Most of what Steve Bannon is being attacked for is Yiannopoulos rhetoric and his attacks on neo-conservatives on Jewish/Christian lines. This may be fair in part, but portraying Bannon as a simple Neo-Nazi Karl Rove misses the point. Bannon basically agrees with left-liberal Post-Keynesian theories around deficit spending on infra-stracture. Bannon agrees with Putin on Christianity and ISIS, and thus one has the makings of an Otto Van Bismark more than Francis Yockey.
Vox, in a recent expose on Bannon, actually was one of the few liberal outlets to give him his due while even Bill Kristol was attacking him as an anti-semite caricature. Bannon is an “economic nationalist” whose right-wing operation hires many jews and gay men. While that doesn’t say anything on Bannon’s personal views: Bannon sounds positively like many liberals on the economic crisis and the fall-out it calls, but his view on secular and muslim world’s encouragement on Christianity is a bit of Samuel Huntington and a bit of Vladimir Putin in the mix. He may be a racialist as almost all nationalists are at some level, but attacking them on those grounds, even with bipartisan support, will back fire. It will also likely cause Trump to double down.

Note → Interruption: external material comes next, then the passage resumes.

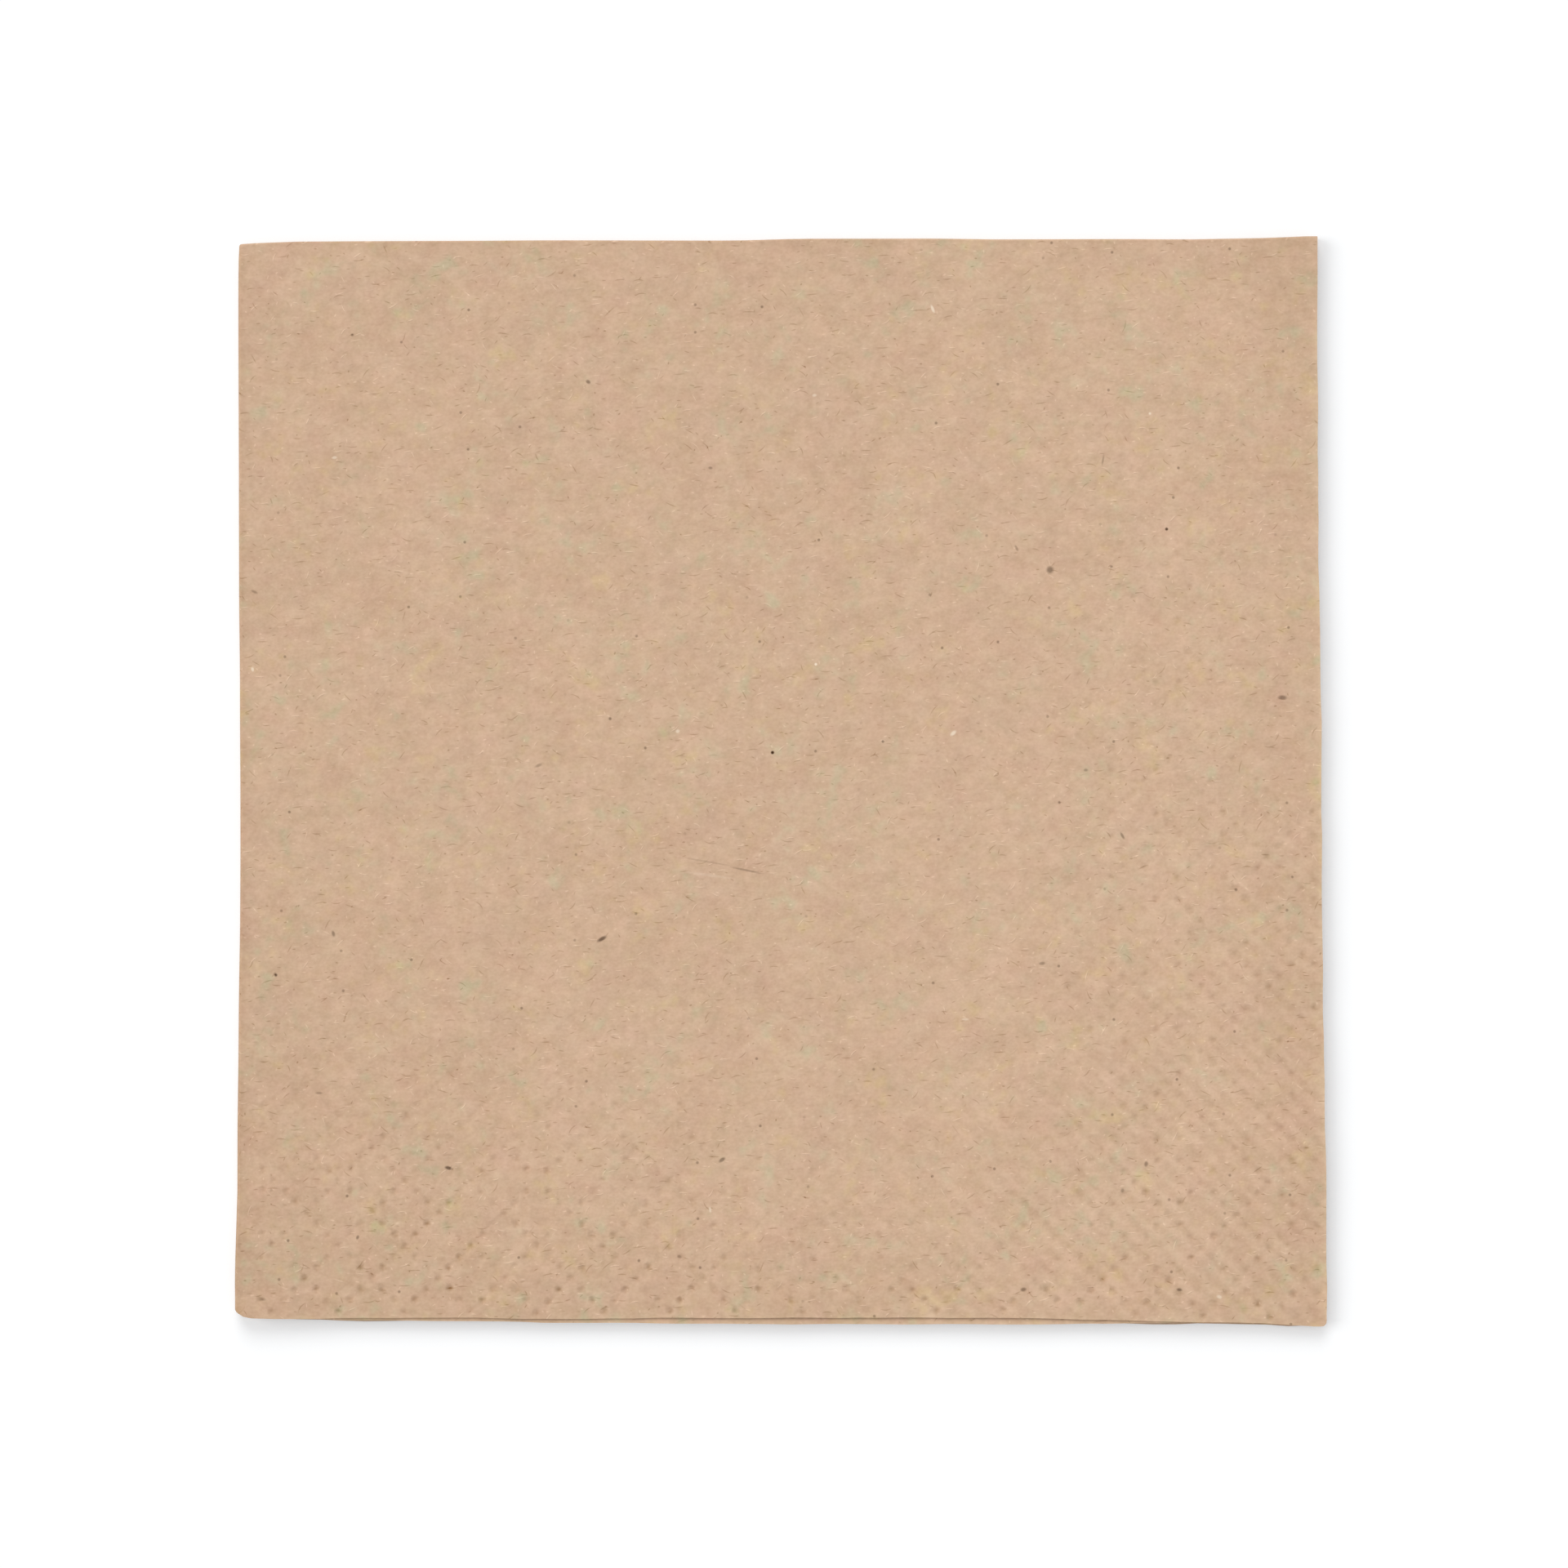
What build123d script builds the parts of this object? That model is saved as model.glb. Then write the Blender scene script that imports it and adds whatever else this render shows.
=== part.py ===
from build123d import *
import os

# A square two-ply paper napkin, folded in half twice and lying flat, with an embossed border.
# Lengths are millimetres. +X runs from the second fold to the cut edges, +Y from the cut edges
# to the first fold, and +Z up from the face that the napkin lies on.

# Folded sheet: its sides, the bonded plies of one leaf, and the air that each fold keeps open
folded_width = 165.0
folded_depth = 164.0
leaf = 0.30
first_gap = 0.20
second_gap = 0.30

# How far each leaf's outer corner reaches past the top one's, from the bottom leaf up: the cut
# edges start flush at the folds and fan out towards that corner
right_reaches = [-0.30, 0.20, 0.30, 0.0]
front_reaches = [0.10, 0.50, 0.40, 0.0]

# Rounded corner where the second fold meets the cut edges
corner_width = 2.6
corner_depth = 1.5

# Embossed border along the cut edges: pits in rows on both diagonals, which cross as diamonds
pit_step_x = 1.68
pit_step_y = 1.64
pits_per_diamond = 3
pit_mouth = 0.85
pit_depth = 0.18
border_width = 42.0
border_length = 108.0
border_rim = 1.0
crossing_from_right = 3.0
crossing_from_front = 6.0

# Heights, worked out from the leaves and the air between them
pair = 2 * leaf + first_gap
stack = 2 * pair + second_gap
middle = stack / 2

# Outline of the top leaf, placed so that the origin is in the middle of all four leaves, and the
# line where the flat leaves pass into the second fold
left = -(folded_width + max(right_reaches)) / 2
right = left + folded_width
back = (folded_depth + max(front_reaches)) / 2
front = back - folded_depth
fold_x = left + middle

# Waste is cut well clear of every edge
waste = 4 * stack

# Profile of two leaves joined by the first fold: a flattened tube, which trimming opens in front
with BuildSketch(Plane.YZ.offset(fold_x)) as pair_profile:
    with Locations(((back + front - waste) / 2, stack - pair / 2)):
        SlotOverall(folded_depth + waste, pair)
        SlotOverall(folded_depth + waste - 2 * leaf, first_gap, mode=Mode.SUBTRACT)

with BuildPart() as sheet:
    # Upper pair and lower pair of leaves, and the second fold, which turns the one into the other
    extrude(pair_profile.sketch, amount=right + waste - fold_x)
    mirror(about=Plane.XY.offset(middle))
    fold_line = Axis((fold_x, 0, middle), (0, -1, 0))
    revolve(pair_profile.sketch, axis=fold_line, revolution_arc=180)

    # Each leaf is trimmed to its own outline, between the middles of the gaps under and over it
    dividers = [-first_gap, leaf + first_gap / 2, middle, stack - leaf - first_gap / 2, stack + first_gap]
    for index, (right_reach, front_reach) in enumerate(zip(right_reaches, front_reaches)):
        low, high = dividers[index], dividers[index + 1]
        with BuildSketch(Plane.XY.offset(low)):
            with Locations((left, back)):
                Rectangle(2 * folded_width, 2 * folded_depth, align=(Align.MIN, Align.MAX))
            outer_corner = (right + right_reach, front - front_reach)
            Polygon((left, back), (left, front), outer_corner, (right, back), align=None, mode=Mode.SUBTRACT)
        extrude(amount=high - low, mode=Mode.SUBTRACT)

    # Rounded corner, through all four leaves
    with BuildSketch():
        with Locations((left, front)):
            Rectangle(corner_width, 2 * corner_depth, align=(Align.MIN, Align.CENTER))
        with Locations((left + corner_width, front + corner_depth)):
            Ellipse(corner_width, corner_depth, mode=Mode.SUBTRACT)
    extrude(amount=stack, mode=Mode.SUBTRACT)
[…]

Bannon is playing a much longer game than the inflammatory headlines at Briebart indicate. He can have Milo play the stooge, he can both appeal and oppose the 14/88 and Radix elements of the Alt-right while pushing out Milo or people like Sargon of Akkad as the new, less racialist version of alt-right appealing to excesses of campus politics. He can get liberals to give him and his speeches tons of free press, although so can Richard Spencer these days.
With enemies like these, Bannon and Trump may not need friends. They haven’t so far.